Saturday Evening was a hoot! - Lisa was making a big dinner for Walter - and it turned out they never ate - (save for Sun. brunch)

With the waxing moon the "vibes" were right for a productive - if not downright celestial eve -

Walter came in Late - Ellen D from work called earlier and said she was restless. Lisa told her to C.O.D. - And the 3 girls drank by themselves. Fun for sure. Ellen even smoked pot!

Walter came in close to 10 -and we partied even heartier! The drawing I made for him was appreciated totally - and it led to the profound revelation that I paint, draw - etc - I mean it fianally sunk in - And he needed someone to work on a piece of furniture on the glass - an "advertisement" - neato! A potentially $ making "creative" outlet - I can use my talent to produce things people want!

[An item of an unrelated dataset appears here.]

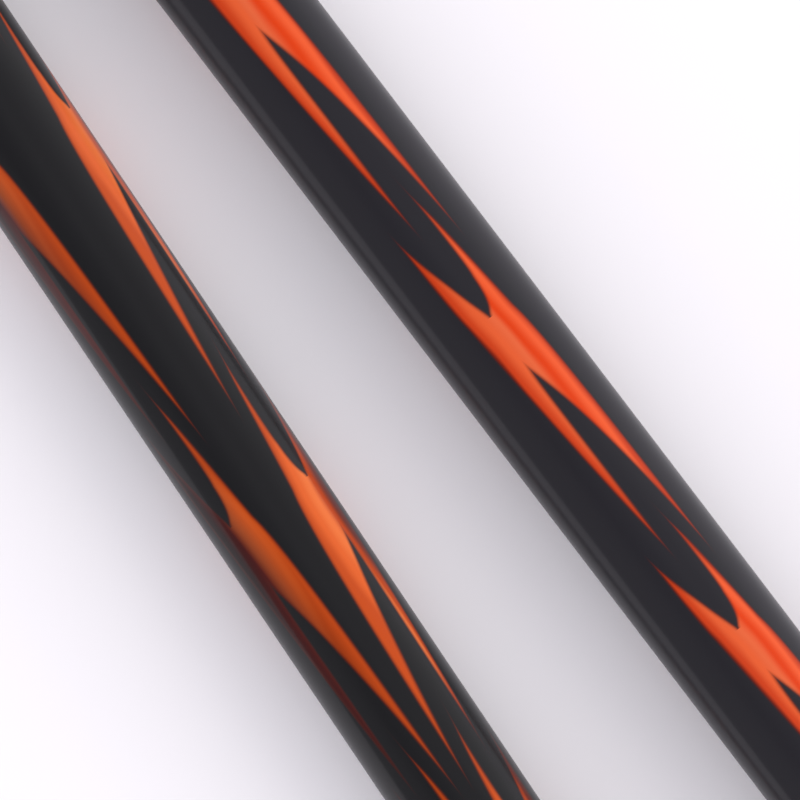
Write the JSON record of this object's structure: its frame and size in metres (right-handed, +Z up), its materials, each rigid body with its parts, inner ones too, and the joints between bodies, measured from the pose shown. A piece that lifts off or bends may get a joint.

The whole evening perked along - Ellen even did some cocaine. And when we all left she told me she liked my friends - and had a good time - And why don't I call. I told her she did it the right way - catch as catch can. I felt good to make her feel good. I love my friends I think each and every one is unique and unusual. I surround myself with such people on purpose.

Again - Mr. Henrich didn't call. Book - if you were a person you'd get tired of hearing about him - but you are my mute listener - And have no end to your patience (Human characteristic) One day this may be published - When someone says - What were the causes that led to my present (future) state of mind.

However - I'm not going to let another unrequited love fuck me up. No more Tims, Spencers, Marks or anything. Ross even had potential. Why me? I though Bern was it on that Infamous Wed. night - And Thursday - but his intensity waned and mine waxed. I think I'll flip back to that page...

There's really not that much written on that evening. As I think Back to that moment in the airport, I sigh. I want it to be like that again. The moment we walked into his Mom's house - And everything was, well, just so - My colors matched the stunning white living room - I felt in tune - loved and loving - like it was some fate of Karma. Tami and Walter were on the periphery of my awareness - but Berny was it - we sang to eachother, touched eachother, made love all night long - drank champagne from beautiful glasses with linked arms - we both agreed that up until now all other past affairs seemed like the were practice for this one - The Romance of the 80's - he called it Romeo + Juliet - I said let's not commit suicide - we promised ourselves to eachother - he said he felt like he should give me a ring - We showered and dressed together. Tami drew a picture of us - It was All to good to be true - seemingly.

So much intense feeling - his embrace - he said he couldn't sleep because he was too busy looking at me - playing with my hair, etc. Sigh - I'm going to sign off - And take a bath before Lisa C. calls me back. So till I write about Sunday later on -

Love you book - you help me think about things in a more concise and organized manner.